New forms of monopoly capitalism today call for a tighter structure in the trade union movement, a new kind of labor unity, on a bigger and broader scale. With closer unity between unions, between workers of different industries, there is greater potential for developing class consciousness.
We must keep working to build support for the Martinez and Dellums jobs bills. We must put out new leaflets that show where the money is and where we can take it from to create massive federal jobs programs that would rebuild the crumbling cities and infrastructure of our country.
With the new mood of anger, with mass movements and militant mass actions it is possible to make it impossible for Congress to turn the legislation they are working on into the law of the land. Whether Clinton, who promised "to end welfare as we know it" will use his veto powers is still a big question.
However, there is still somewhat of a consensus in labor that the danger from the ultra-right necessitates supporting Clinton. But, without mass pressure, without a Black-Brown- white united people's fightback movement, Clinton will NOT adopt progressive positions or policies. He will continue his rightward direction.

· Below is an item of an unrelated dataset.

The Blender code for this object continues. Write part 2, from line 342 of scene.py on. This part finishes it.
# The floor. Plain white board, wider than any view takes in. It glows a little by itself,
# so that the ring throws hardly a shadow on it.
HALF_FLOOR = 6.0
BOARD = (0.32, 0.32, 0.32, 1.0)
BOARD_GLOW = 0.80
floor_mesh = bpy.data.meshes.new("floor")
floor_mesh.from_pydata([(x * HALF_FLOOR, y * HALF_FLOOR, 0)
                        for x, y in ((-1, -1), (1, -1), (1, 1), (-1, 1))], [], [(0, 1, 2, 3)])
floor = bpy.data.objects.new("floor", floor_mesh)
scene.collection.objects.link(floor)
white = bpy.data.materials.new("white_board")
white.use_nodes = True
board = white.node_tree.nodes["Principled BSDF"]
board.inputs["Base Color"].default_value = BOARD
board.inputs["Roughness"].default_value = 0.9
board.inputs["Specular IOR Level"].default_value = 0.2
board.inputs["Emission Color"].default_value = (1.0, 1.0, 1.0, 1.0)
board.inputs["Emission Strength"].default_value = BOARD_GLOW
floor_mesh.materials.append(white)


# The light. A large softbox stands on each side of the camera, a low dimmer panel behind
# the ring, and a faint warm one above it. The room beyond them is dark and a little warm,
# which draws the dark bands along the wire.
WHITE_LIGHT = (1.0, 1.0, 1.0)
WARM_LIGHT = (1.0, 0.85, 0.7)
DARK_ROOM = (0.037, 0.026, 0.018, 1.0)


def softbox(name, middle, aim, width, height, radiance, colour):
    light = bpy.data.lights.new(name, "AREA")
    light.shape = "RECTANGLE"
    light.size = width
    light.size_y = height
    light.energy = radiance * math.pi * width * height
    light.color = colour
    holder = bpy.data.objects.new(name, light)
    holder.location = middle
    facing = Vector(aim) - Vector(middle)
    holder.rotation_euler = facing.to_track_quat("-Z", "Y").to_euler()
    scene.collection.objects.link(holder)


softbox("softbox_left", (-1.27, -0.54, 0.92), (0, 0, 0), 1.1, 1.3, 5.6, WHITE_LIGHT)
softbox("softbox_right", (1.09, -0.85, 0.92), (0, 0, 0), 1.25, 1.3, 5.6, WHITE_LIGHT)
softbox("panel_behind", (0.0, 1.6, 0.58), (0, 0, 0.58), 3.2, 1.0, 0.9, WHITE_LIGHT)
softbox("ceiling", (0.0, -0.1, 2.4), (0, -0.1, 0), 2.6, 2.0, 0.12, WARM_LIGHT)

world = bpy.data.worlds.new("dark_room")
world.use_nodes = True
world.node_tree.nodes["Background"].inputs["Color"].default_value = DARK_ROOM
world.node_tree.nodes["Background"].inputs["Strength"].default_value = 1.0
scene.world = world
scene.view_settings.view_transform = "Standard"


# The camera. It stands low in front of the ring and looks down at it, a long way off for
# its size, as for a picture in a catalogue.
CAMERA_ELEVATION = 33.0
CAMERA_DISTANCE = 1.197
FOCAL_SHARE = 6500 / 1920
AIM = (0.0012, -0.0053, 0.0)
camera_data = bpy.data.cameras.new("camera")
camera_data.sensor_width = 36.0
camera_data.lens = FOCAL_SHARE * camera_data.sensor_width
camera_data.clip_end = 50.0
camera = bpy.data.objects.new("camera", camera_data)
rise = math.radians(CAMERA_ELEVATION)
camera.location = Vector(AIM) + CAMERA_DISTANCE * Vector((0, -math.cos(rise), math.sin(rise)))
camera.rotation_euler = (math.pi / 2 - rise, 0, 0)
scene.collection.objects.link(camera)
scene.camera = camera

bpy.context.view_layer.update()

The Republican-Gingrich demolition crew is now actually destroying lives. From now on the elderly, the unemployed, students, homeless and children will have less. And, increasingly, more will have nothing.
This will change the nature of all struggles. The Communist Party's role and relationships to these struggles will also have to change. We have to become more directly involved in exposing the Republican reactionaries in Congress.
We have done some genuinely mass recruiting where people in large numbers, from all walks of life, from all around the country, are joining off the streets, off the campus, off the picket lines and even by letter and application by mail. The new members are also products of the economic and political changes that are taking place.
They see our Communist Party as a 75-year-old working class organization that fights the reactionary Contract on America and corporate America, that fights against the capitalist system, against racism, poverty and injustice. They see the Party as the organization that advocates Bill of Rights Socialism, USA.
They see our party as activists, initiators, leaders and participants. They see us as a revolutionary working class party of unity in action. This is the yardstick by which masses of people will join the Party and stay in the Party.